Will applying for a new BT card after divorce hurt my credit score?+
Temporarily by 10 to 20 points from the hard pull and the new-account-age signal. The effect typically recovers in 3 to 6 months as the new card's utilisation drops with paydown. The bigger structural risk to your post-divorce credit is the joint card itself: if your ex-spouse misses payments on the still-open joint account, the missed payments report to both signers' credit. The BT-and-close approach removes that ongoing risk faster than waiting for the ex-spouse to pay the joint card down organically.

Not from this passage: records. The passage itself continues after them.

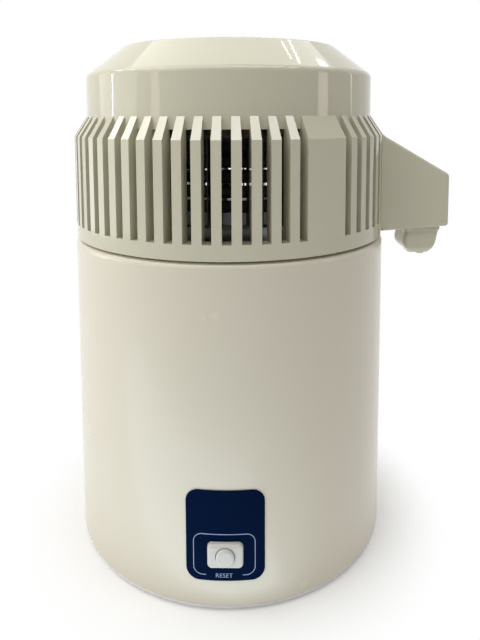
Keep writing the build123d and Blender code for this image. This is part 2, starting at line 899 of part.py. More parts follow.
# Head: cap, roof grille, louvre ring, skirt and spout arm as one moulding
skirt_inner = ring_radius - skirt_wall
slot_angles = [
    (i + 0.5) * division
    for i in range(division_count)
    if abs(((i + 0.5) * division + 180) % 360 - 180) > 2 * division
    and all(abs(((i + 0.5) * division - post + 180) % 360 - 180) > division for post in post_angles)
]
gland_angles = [a for a in slot_angles if abs(a - 90) < division]
plain_angles = [a for a in slot_angles if a not in gland_angles]
slot_start = ring_inner_radius - cut_over
slot_reach = ring_radius - ring_inner_radius + 2 * cut_over
slot_top = louvre_top_z - ledge_z + cut_over
gland_slot_z = gland_height + gland_flange_radius + gland_clearance
cap_section = bent_sheet(
    [
        (cap_radius, cap_edge_z),
        (cap_radius, shoulder_z),
        (roof_radius, roof_z),
        (0, roof_z),
    ],
    [shoulder_round, roof_round],
    cap_wall,
    Side.LEFT,
)
arm_half = arm_width / 2 - arm_wall
arm_slant_wall = arm_wall * 1.17
hollow_reach = arm_reach - arm_wall
window_bottom = ledge_z + window_sill
window_inner = ring_inner_radius - window_inset
floor_reach = shell_radius + arm_foot_gap + arm_wall

with BuildPart() as head_shell:
    with BuildSketch(Plane.XZ) as ring_section:
        with BuildLine():
            Polyline(
                (skirt_inner, head_z),
                (ring_radius, head_z),
                (ring_radius, knee_z),
                (cap_radius, louvre_top_z),
                (ring_inner_radius, louvre_top_z),
                (ring_inner_radius, ledge_under_z),
                (skirt_inner, ledge_under_z),
                close=True,
            )
        make_face()
        skirt_corners = ring_section.vertices().group_by(Axis.Y)[0]
        fillet(skirt_corners.sort_by(Axis.X)[-1], skirt_edge)
    revolve(axis=Axis.Z)
    with Locations(*[spoke(slot_start, ledge_z, a) for a in plain_angles]):
        Box(
            slot_reach,
            slot_width,
            slot_top,
            align=(Align.MIN, Align.CENTER, Align.MIN),
            mode=Mode.SUBTRACT,
        )
    with Locations(*[spoke(slot_start, gland_slot_z, a) for a in gland_angles]):
        Box(
            slot_reach,
            slot_width,
            slot_top + ledge_z - gland_slot_z,
            align=(Align.MIN, Align.CENTER, Align.MIN),
            mode=Mode.SUBTRACT,
        )
    with BuildSketch(Plane.XZ):
        add(cap_section)
    revolve(axis=Axis.Z)
    with BuildSketch(Plane.XY.offset(roof_z - 2 * cap_wall)):
        for i in range(grille_rings):
            Circle(grille_outer - i * grille_pitch)
            Circle(grille_outer - i * grille_pitch - grille_slot, mode=Mode.SUBTRACT)
        with PolarLocations(0, grille_webs):
            Rectangle(
                grille_outer + grille_slot,
                grille_web,
                align=(Align.MIN, Align.CENTER),
                mode=Mode.SUBTRACT,
            )
    extrude(amount=3 * cap_wall, mode=Mode.SUBTRACT)
    for angle in post_angles:
        with BuildSketch(Plane.XY.offset(spider_top_z)):
            with Locations(spoke(boss_ring, 0, angle)):
                Circle(boss_radius)
                Rectangle(
                    cap_radius - boss_ring - cap_wall / 2,
                    boss_rib,
                    align=(Align.MIN, Align.CENTER),
                )
        extrude(amount=boss_length)
    add(arm_form.part)
    with BuildSketch(Plane.XZ.offset(-arm_half)):
        with BuildLine():
            Polyline(
                (window_inner, window_bottom),
                (floor_reach, window_bottom),
                (floor_reach, arm_under(floor_reach) + arm_wall),
                (hollow_reach, arm_under(hollow_reach) + arm_wall),
                (hollow_reach, arm_top(hollow_reach) - arm_slant_wall),
                (arm_root_reach, arm_top(arm_root_reach) - arm_slant_wall),
                (window_inner, arm_top(arm_root_reach) - arm_slant_wall),
                close=True,
            )
        make_face()
    extrude(amount=2 * arm_half, mode=Mode.SUBTRACT)
    with BuildSketch(Plane((cup_reach, 0, arm_foot_height - cut_over))):
        RectangleRounded(cup_length + 2 * cup_gap, cup_width + 2 * cup_gap, cup_round + cup_gap)
    extrude(amount=cup_top - arm_foot_height, mode=Mode.SUBTRACT)
    with BuildSketch(Plane.XY.offset(spider_top_z)):
        with Locations(*[around(boss_ring, 0, angle) for angle in post_angles]):
            Circle(screw_radius + pilot_gap)
    extrude(amount=screw_length, mode=Mode.SUBTRACT)
    with BuildSketch(Plane.XY.offset(ledge_under_z)):
        with Locations(*[around(plate_screw_ring, 0, angle) for angle in post_angles]):
            Circle(screw_radius + pilot_gap)
    extrude(amount=screw_length, mode=Mode.SUBTRACT)
    with BuildSketch(rear_plane.offset(window_inner)):
        with Locations((0, gland_height)):
            Circle(gland_radius + seat_gap)
    extrude(amount=ring_radius, mode=Mode.SUBTRACT)
write(head_shell.part, "head_shell")

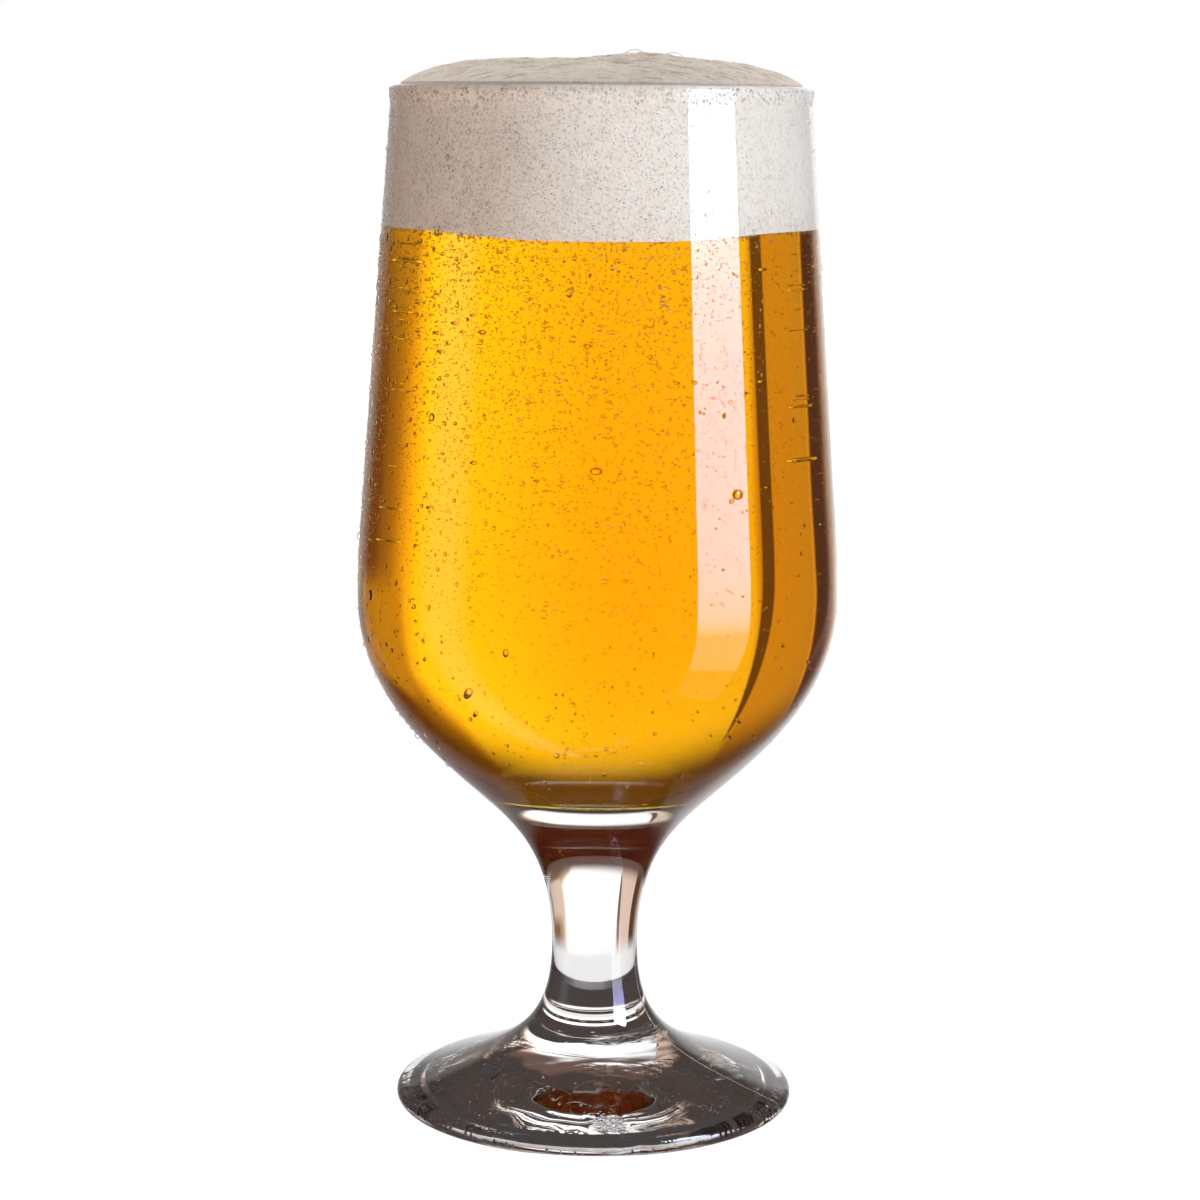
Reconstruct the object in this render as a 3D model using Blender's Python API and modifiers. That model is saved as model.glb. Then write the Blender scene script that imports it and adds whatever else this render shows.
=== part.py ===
# A pint of lager in a stemmed beer glass: the glass, the beer in it and its head of foam.
# Metres, +Z up. The origin is the centre of the foot's resting ring, on the table.

from math import cos, exp, hypot, pi, radians, sin, tan

import bmesh
import bpy
from mathutils import Vector, noise
from mathutils.geometry import interpolate_bezier

MM = 0.001
AROUND = 60  # facets round every turned piece
GAP = 0.3 * MM  # left between pieces that touch
WELD = 0.01 * MM

# The glass, from the lip down
RIM_HEIGHT = 187.0 * MM
LIP_RADIUS = 37.8 * MM
LIP_THICKNESS = 2.1 * MM
LIP_POINTS = 7
BEAD_DEPTH = 3.2 * MM  # the fire-polished bead under the lip
NECK_RADIUS = 37.6 * MM  # just under the bead
WALL = 2.1 * MM  # at the belly; the bottom is thicker
WALL_SLOPE = radians(4.3)  # how far the upper wall leans out, going down
BELLY_RADIUS = 43.85 * MM
BELLY_HEIGHT = 95.0 * MM
BELLY_RISE = 22.0 * MM  # the height over which the wall turns upright above the belly
BELLY_EASE = 8.0 * MM  # how long the wall keeps its slope at each end of that turn
BELLY_POINTS = 5

# The bowl's round side and the flare that runs down into the stem
SHOULDER_EASE = 16.2 * MM
SHOULDER_POINTS = 10
THROAT_RADIUS = 26.2 * MM  # where the round side turns into the flare
THROAT_HEIGHT = 62.7 * MM
THROAT_SLOPE = radians(47.0)
THROAT_EASE_ABOVE = 8.1 * MM
THROAT_EASE_BELOW = 12.9 * MM
WAIST_RADIUS = 7.95 * MM
WAIST_HEIGHT = 29.5 * MM
WAIST_EASE_ABOVE = 19.5 * MM
WAIST_EASE_BELOW = 17.7 * MM
FLARE_POINTS = 11

# The foot
FOOT_RADIUS = 36.8 * MM
FOOT_EDGE = 3.4 * MM  # thickness of the foot's rounded edge
FOOT_EDGE_POINTS = 7
FOOT_SLOPE = radians(20.0)  # of the foot's top, just inside its edge
FOOT_EASE = 19.3 * MM
FOOT_POINTS = 12
RING_WIDTH = 3.6 * MM  # the flat ring that the foot stands on
RECESS_STEP = 0.9 * MM
RECESS_SLOPE = radians(6.0)
RECESS_HEIGHT = 2.6 * MM  # of the hollow under the foot, at its centre
RECESS_EASE = 11.0 * MM
RECESS_POINTS = 5

# The cavity's lower end
CAVITY_BELLY_LIFT = 1.0 * MM  # how far the cavity's widest place is above the belly's
BOWL_EASE_BELLY = 18.0 * MM
BOWL_EASE_FLOOR = 11.0 * MM
BOWL_SLOPE = radians(52.0)  # where the cavity's side meets its nearly flat floor
BOWL_POINTS = 13
FLOOR_HEIGHT = 60.6 * MM
FLOOR_RADIUS = 17.0 * MM
FLOOR_RISE = 1.5 * MM
FLOOR_SLOPE = radians(60.0)
FLOOR_EASE_EDGE = 2.0 * MM
FLOOR_EASE_MIDDLE = 10.0 * MM
FLOOR_POINTS = 6

# The drink and its head
BEER_LEVEL = 161.0 * MM
DOME_HEIGHT = 4.3 * MM  # of the head above the rim
DOME_RADIUS = 36.7 * MM
DOME_POWER = 5  # the higher, the flatter the middle and the rounder the edge
HEAD_RINGS = 15
CREST_HEIGHT = 2.0 * MM  # the highest lump, right of the middle
CREST_PLACE = Vector((7.0, -4.0, 0.0)) * MM
CREST_SPREAD = 5.6 * MM
FOLD_HEIGHT = 0.7 * MM
FOLD_LENGTH = 13.0 * MM
FOLD_STRETCH = 1.7  # the folds are this much longer from side to side
FOLD_SMOOTHNESS = 1.0
FOLD_SCALE_STEP = 2.1
FOLD_SCALES = 2
RELIEF_POWER = 3  # how late the lumps fade out towards the rim


def run(start, lean_out, ease_out, end, lean_in, ease_in, count):
    """A smooth outline run of count points. It leaves start at lean_out and reaches end at lean_in, both
    measured from straight down towards the outside, and keeps each slope for about the ease beside it."""
    first = Vector(start) + ease_out * Vector((sin(lean_out), -cos(lean_out)))
    last = Vector(end) - ease_in * Vector((sin(lean_in), -cos(lean_in)))
    points = interpolate_bezier((*start, 0), (*first, 0), (*last, 0), (*end, 0), count)
    return [(p.x, p.y) for p in points]


def arc(centre, radius, begin, end, count):
    """Points on a circle from one angle to another, both counted from straight out."""
    turn = [begin + (end - begin) * k / (count - 1) for k in range(count)]
    return [(centre[0] + radius * cos(a), centre[1] + radius * sin(a)) for a in turn]


def lip():
    """The half-round lip, from its inner side over the top to the bead on its outer side."""
    half = LIP_THICKNESS / 2
    centre = (LIP_RADIUS - half, RIM_HEIGHT - half)
    return arc(centre, half, pi, 0, LIP_POINTS)


def wall(top):
    """The leaning wall from a point under the lip down to where it starts to turn upright."""
    turn_height = BELLY_HEIGHT + BELLY_RISE
    return top, (top[0] + (top[1] - turn_height) * tan(WALL_SLOPE), turn_height)


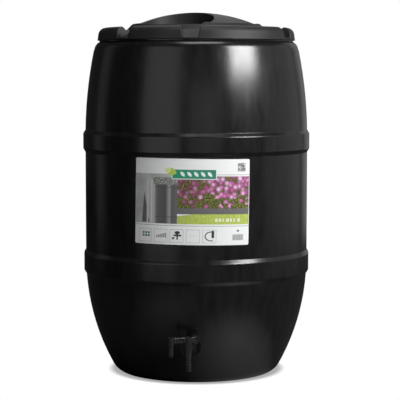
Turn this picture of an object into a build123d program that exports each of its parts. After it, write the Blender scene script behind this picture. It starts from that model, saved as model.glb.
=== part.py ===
"""Rain barrel: a blow-moulded tank with a lift-off lid, a printed label and a lever tap.

Millimetres, +Z up. The origin is the centre of the flat base, on the ground, and the
tap faces -Y. Each physical piece is written as its own STEP file.
"""

import os
from math import asin, cos, radians, sin, sqrt

from build123d import *

# ---------------------------------------------------------------- tank
TANK_R = 251.4
TANK_WALL = 3.5
BASE_R = 173.5
BASE_CORNER_Z = 16.0
BELLY_LOW_R = 500.0
BELLY_LOW_Z = 255.0
BELLY_HIGH_R = 970.0
BELLY_HIGH_Z = 529.0
HOOP_LOW = (222.0, 277.0, 255.5)
HOOP_HIGH = (497.0, 547.0, 256.3)
HOOP_FLANK = 8.0
HOOP_CREST_FILLET = 5.0
HOOP_FOOT_FILLET = 1.5
STEP_Z = 725.0
STEP_DEPTH = 0.8
SHOULDER_Z = 729.0
NECK_R = 218.5
NECK_Z = 743.2
RIM_Z = 747.0
RIM_EDGE = 0.8
MOUTH_R = 203.0
NECK_ROOT = 1.0
NECK_WALL = 2.45
HOOP_FEET = [z for hoop in (HOOP_LOW, HOOP_HIGH) for z in hoop[:2]]
HOOP_CRESTS = [z for hoop in (HOOP_LOW, HOOP_HIGH) for z in (hoop[0] + HOOP_FLANK, hoop[1] - HOOP_FLANK)]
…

Should I get an authorised user removed from my card after divorce?+
Yes. Authorised-user removal is the simpler half of the post-divorce credit-separation work. The primary cardholder calls the issuer and requests removal, which is typically processed within one to two billing cycles. The removed authorised user loses card access immediately but the account's history may continue to appear on their credit report for up to 10 years depending on the bureau and issuer reporting practices. The primary cardholder retains full liability for any charges the authorised user made before removal.
What is the credit-rebuild order for both ex-spouses after divorce?+
Step one: separate all joint accounts (BT and close, or refinance to individual loans). Step two: remove all authorised-user designations on both sides. Step three: open one individual credit card in each spouse's sole name to establish solo credit history (if it does not already exist). Step four: monitor both credit reports monthly for at least 12 months to catch any joint-account reporting errors. Step five: only after steps one through four are complete, evaluate larger credit needs (mortgage, auto loan).